Grief is a series of realizations that the person you loved is really, truly dead and gone.  The first 10 days, it was a series of shock waves.  Everything felt surreal.  I kept thinking "This is just a bad dream and I'll wake up."  And then I'd realize it was real and be struck with a tsunami of loss, pain, grief.  Every time I run across a connection and realize anew that he is dead, I'm struck with a sharp, debilitating pain.  I'll cry, I'll call someone and talk, I'll do whatever I need to do to survive it.  And then I pick myself up and move on.

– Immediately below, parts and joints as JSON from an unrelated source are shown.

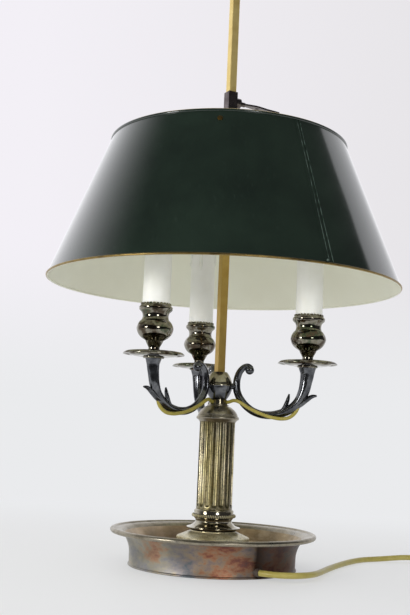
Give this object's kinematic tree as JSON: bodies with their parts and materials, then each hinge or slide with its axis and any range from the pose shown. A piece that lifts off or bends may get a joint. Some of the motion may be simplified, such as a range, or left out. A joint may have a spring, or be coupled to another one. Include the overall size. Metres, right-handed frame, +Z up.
{
  "type": "bouillotte lamp",
  "caption": "Table lamp with a dish base, fluted column, scroll arms that carry candle sleeves, a square rod with a sliding metal shade held by a thumb key, and a cord with switch and plug.",
  "frame": {"origin": "centre of the base on the table, on the rod's axis", "axes": "+Z up along the rod; -Y towards the viewer (front); +X to the right, where the cord goes"},
  "size_m": [0.5022, 0.352, 0.667],
  "materials": {
    "dish_plate": "worn and tarnished silver plate",
    "worn_plate": "dark tarnished silver plate",
    "column_plate": "silver plate worn down to brass",
    "polished_brass": "polished and lacquered",
    "shade_paint": "dark green paint outside, off-white inside",
    "candle_plastic": "waxy ivory",
    "yellow_flex": "gold-coloured sheath",
    "cord_sheath": "gold-coloured sheath",
    "switch_plastic": "moulded, gold-coloured",
    "holder_plastic": "moulded, black",
    "steel": "plain",
    "plug_metal": "nickel plated",
    "felt": "green felt",
    "iron": "rough cast",
    "rubber": "matte"
  },
  "bodies": {
    "base": {"arm_back": "worn_plate", "arm_lead_back": "yellow_flex", "arm_lead_left": "yellow_flex", "arm_lead_right": "yellow_flex", "arm_left": "worn_plate", "arm_right": "worn_plate", "base_dish": "dish_plate", "base_nut": "steel", "base_pad": "felt", "base_washer": "steel", "base_weight": "iron", "candle_sleeve_back": "candle_plastic", "candle_sleeve_left": "candle_plastic", "candle_sleeve_right": "candle_plastic", "centre_tie": "polished_brass", "column_cap": "column_plate", "column_foot": "column_plate", "column_ring": "column_plate", "cord_bush": "rubber", "cord_coil": "cord_sheath", "cord_to_coil": "cord_sheath", "cord_to_plug": "cord_sheath", "cord_to_switch": "cord_sheath", "cup_back": "worn_plate", "cup_left": "worn_plate", "cup_right": "worn_plate", "cup_tube_back": "steel", "cup_tube_left": "steel", "cup_tube_right": "steel", "finial": "polished_brass", "fluted_column": "column_plate", "hub_lower": "worn_plate", "hub_upper": "worn_plate", "lampholder_back": "holder_plastic", "lampholder_left": "holder_plastic", "lampholder_right": "holder_plastic", "mains_lead": "cord_sheath", "neck_ring": "worn_plate", "pan_back": "worn_plate", "pan_left": "worn_plate", "pan_right": "worn_plate", "plug_body": "switch_plastic", "plug_pins": "plug_metal", "rod": "polished_brass", "switch_base": "switch_plastic", "switch_cover": "switch_plastic", "terminal_block": "holder_plastic"},
    "shade": {"shade_shell": "shade_paint", "shade_bottom_wire": "polished_brass", "shade_top_wire": "polished_brass", "spider": "worn_plate", "spider_rivets": "polished_brass", "collar": "worn_plate"},
    "key": {"thumb_key": "worn_plate"},
    "rocker": {"switch_rocker": "switch_plastic"}
  },
  "joints": [
    {"name": "shade_height", "type": "slide", "parent": "base", "child": "shade", "axis": [0, 0, 1], "range_m": [-0.055, 0.16]},
    {"name": "key_turn", "type": "hinge", "parent": "shade", "child": "key", "pos_m": [0, 0, 0.4652], "axis": [0.866, 0.5, 0], "range_deg": [0, 270]},
    {"name": "switch_rock", "type": "hinge", "parent": "base", "child": "rocker", "pos_m": [0.248, 0.104, 0.01], "axis": [0, 1, 0], "range_deg": [0, 16]}
  ]
}
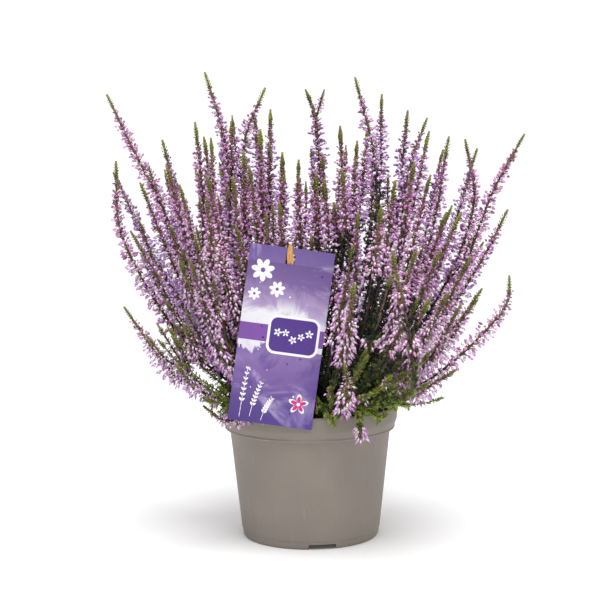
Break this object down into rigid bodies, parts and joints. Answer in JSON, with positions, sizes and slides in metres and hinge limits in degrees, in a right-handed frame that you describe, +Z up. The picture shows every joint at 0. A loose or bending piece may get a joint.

So today, I woke up at 5am.  I seem to have PTSD - a month ago, I got a call at 5am that he probably wouldn't last the day.  Ever since, I wake up at 5am.  Sometimes I'm able to get back to sleep, but mostly I lie in bed in that region between wakefulness and sleep, and my brain thinks about the reality that he's no longer here and my life is irrevocably changed.  This morning I just kept thinking "It's real. It's been a month."  Holidays suck right now.  Celebration is the furthest thing from my mind.  Just getting up, working, taking care of myself is challenging enough.  Sometimes I even have moments where his death/my loss aren't at the forefront of my mind.  So tonight I'll hide out and avoid the celebrations.  As for the Higgs Boson particle - he loved science.  He would ponder gravity and black holes and share his thoughts with me and we would have lengthy discussions about science and spirituality.  When I saw the stuff about the particle, I wanted to email him links to articles, and then one more time it struck me, he's gone... forever.  There won't be any talking about the particle with him.  He won't drive me crazy talking incessantly about it for a week.  And even though it could be irritating, his enthusiasm was contagious.  He kept my mind sharp.  And I learned far more than I realized with him in my life.

So I'm crying again.  I've already cried several times this morning.  And now it's time for me to pick myself up, get ready for work and keep moving forward.